Should also have the OVS_REQUIRES(doca_mutex) annotation?

Ack.

+{
+    struct netdev_doca *dev = netdev_doca_cast(netdev);
+    int err = 0;
+
+    if (!dev_get_started(dev)) {
+        return 0;
+    }
+
+    if (netdev_doca_get_esw_mgr_port_id(netdev) == dev->port_id &&
+        netdev_doca_foreach_representor(dev, netdev_doca_rep_stop)) {

Does this mean that if I stop a PF it will stop (remove) all VFs?
I need some time to play with the actual environment, but it lacks an
example in the docs (and I need to find time to setup compilation).
That's why I'm asking here.

Yes.

+        /* If a representor is reconfigured a result of its ESW manager
+         * change, it might not be synced in the bridge's database. Signal it

[snip]

+    struct rte_eth_stats rte_stats;
+    bool gg;

The name 'gg' does not make any sense to me.

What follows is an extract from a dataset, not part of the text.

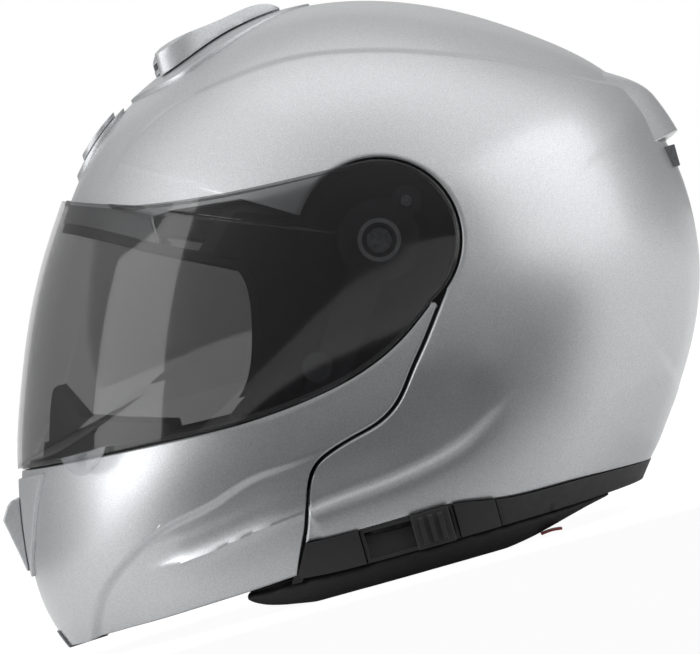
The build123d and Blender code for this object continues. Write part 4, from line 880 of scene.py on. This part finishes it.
class HELMET_OT_trim(HelmetPiece, bpy.types.Operator):
    """Rubber bottom trim, clip covers, slider track and the eyeport's rubber edge."""

    bl_idname = "helmet.trim"
    bl_label = "Trim and gaskets"

    def execute(self, context):
        paint_nodes(MATERIALS["black_rubber_extruded"], "bottom_trim", "eyeport_gasket", "chin_bar_gasket",
                    "breath_guard", bevel=0.4 * MM)
        paint_nodes(MATERIALS["black_abs_grained"], "front_clip_left", "front_clip_right", "rear_clip_left",
                    "slider_track_left", bevel=0.6 * MM)
        self.make_split_seal()
        return {"FINISHED"}

    def make_split_seal(self):
        """Rubber lip on the shell's front edge that closes the low end of the split to the chin bar."""
        half, sunk, sealed_points, rows = 2.6 * MM, 5.2 * MM, 70, 16
        line = smooth_curve(side(SPLIT_SHARES))
        end = straight([tuple(line[-1]), side(SEAL_END_SHARES)[0]], 16)
        line = np.vstack([line[-sealed_points:-1], end])
        skin = Skin(SHELL_SKIN_SHARES, SHELL_HALF_WIDTH, -sunk)
        grid = skin_strip(skin, line - (half, 0), line + (half, 0), rows, 0.4 * MM)
        make_sheet("split_seal", grid, 1.6 * MM, "helmet_shell", "black_rubber_extruded", sharp=60)


class HELMET_OT_vents(HelmetPiece, bpy.types.Operator):
    """Crown scoop, brow vent, chin vent and rear vent."""

    bl_idname = "helmet.vents"
    bl_label = "Vents"

    def execute(self, context):
        paint_nodes(MATERIALS["flake_paint_on_abs"], "brow_vent_base", "brow_vent_slider", "top_vent_base",
                    "top_vent_scoop", "chin_vent_frame", "chin_vent_cover", bevel=0.7 * MM)
        paint_nodes(MATERIALS["grey_abs_satin"], "rear_vent_insert", bevel=0.5 * MM)
        self.make_rear_lip()
        return {"FINISHED"}

    def make_rear_lip(self):
        """The lip over the rear vent, which swells out of the shell and ends in a sharp trailing edge."""
        proud, sunk, half = 7.5 * MM, 0.8 * MM, 60 * MM
        start, full, trail, end = (math.radians(a) for a in (156.0, 168.0, 175.4, 176.3))

        def swell(x, z):
            angle = np.arctan2(z - PIVOT_Z, PIVOT_X - x) % TURN
            sideways = 1 - step(SHELL.half_width_at(x, z), 0.45 * half, half)
            rise = step(angle, start, full) * (1 - step(angle, trail, end)) * sideways
            return (proud + sunk) * rise - sunk

        angles = np.concatenate([np.linspace(start, trail, 60), np.linspace(trail, end, 14)[1:]])
        reach = reach_of(SHELL, angles)
        grid = skin_strip(SHELL, on_side(angles, 0.90 * reach), on_side(angles, reach), 50, 0.3 * MM, swell)
        make_sheet("rear_vent_lip", grid, 2.5 * MM, "helmet_shell", "flake_basecoat_lacquered",
                   ["rear_vent_frame"], sharp=50)


class HELMET_OT_foam(HelmetPiece, bpy.types.Operator):
    """Energy-absorbing foam in the shell and the chin bar."""

    bl_idname = "helmet.foam"
    bl_label = "Foam liners"

    def execute(self, context):
        paint_nodes(MATERIALS["expanded_foam_beads"], "eps_liner", "chin_bar_liner")
        return {"FINISHED"}


def soft_copy(node, name, voxel, shrink=0.0):
    """A remeshed copy of a CAD pad, a little smaller than the pad."""
    source = frame["nodes"][node]
    piece = bpy.data.objects.new(name, source.data.copy())
    bpy.context.scene.collection.objects.link(piece)
    remesh = piece.modifiers.new("remesh", "REMESH")
    remesh.mode = "VOXEL"
    remesh.voxel_size = voxel
    bake(piece)
    if shrink:
        normals = [v.normal.copy() for v in piece.data.vertices]
        for vertex, normal in zip(piece.data.vertices, normals):
            vertex.co -= normal * shrink
    return piece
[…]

Moved to common with dpdk. That is how it is there.

+
+    netdev_doca_get_carrier(netdev, &gg);
+    ovs_mutex_lock(&dev->mutex);
+
+    if (!dev_get_started(dev)) {
+        ovs_mutex_unlock(&dev->mutex);
+        return ENODEV;
+    }
+
+    if (rte_eth_stats_get(dev->port_id, &rte_stats)) {
+        VLOG_ERR("Can't get ETH statistics for port: %d",
+                 dev->port_id);
+        ovs_mutex_unlock(&dev->mutex);
+        return EPROTO;
+    }
+
+    /* Get length of statistics */
+    rte_xstats_len = rte_eth_xstats_get_names(dev->port_id, NULL, 0);
+    if (rte_xstats_len < 0) {
+        VLOG_WARN("Cannot get XSTATS values for port: %d",
+                  dev->port_id);
+        goto out;
+    }
+    /* Reserve memory for rte_xstats names and values */
+    rte_xstats_names = xcalloc(rte_xstats_len, sizeof *rte_xstats_names);
+    rte_xstats = xcalloc(rte_xstats_len, sizeof *rte_xstats);
+
+    /* Retreive rte_xstats names */

Retrieve

Fixed in netdev-dpdk.c

+    rte_xstats_new_len = rte_eth_xstats_get_names(dev->port_id,
+                                                  rte_xstats_names,
+                                                  rte_xstats_len);
+    if (rte_xstats_new_len != rte_xstats_len) {
+        VLOG_WARN("Cannot get XSTATS names for port: %d",
+                  dev->port_id);
+        goto out;
+    }
+    /* Retreive rte_xstats values */

Retrieve

Ditto

+    memset(rte_xstats, 0xff, sizeof *rte_xstats * rte_xstats_len);
+    rte_xstats_ret = rte_eth_xstats_get(dev->port_id, rte_xstats,

[snip]

+        ret = snprintf(mp_name, RTE_MEMPOOL_NAMESIZE,
+                       "ovs%08x%02d%05d%07u",

Will this name not collide with the ones created in netdev-dpdk?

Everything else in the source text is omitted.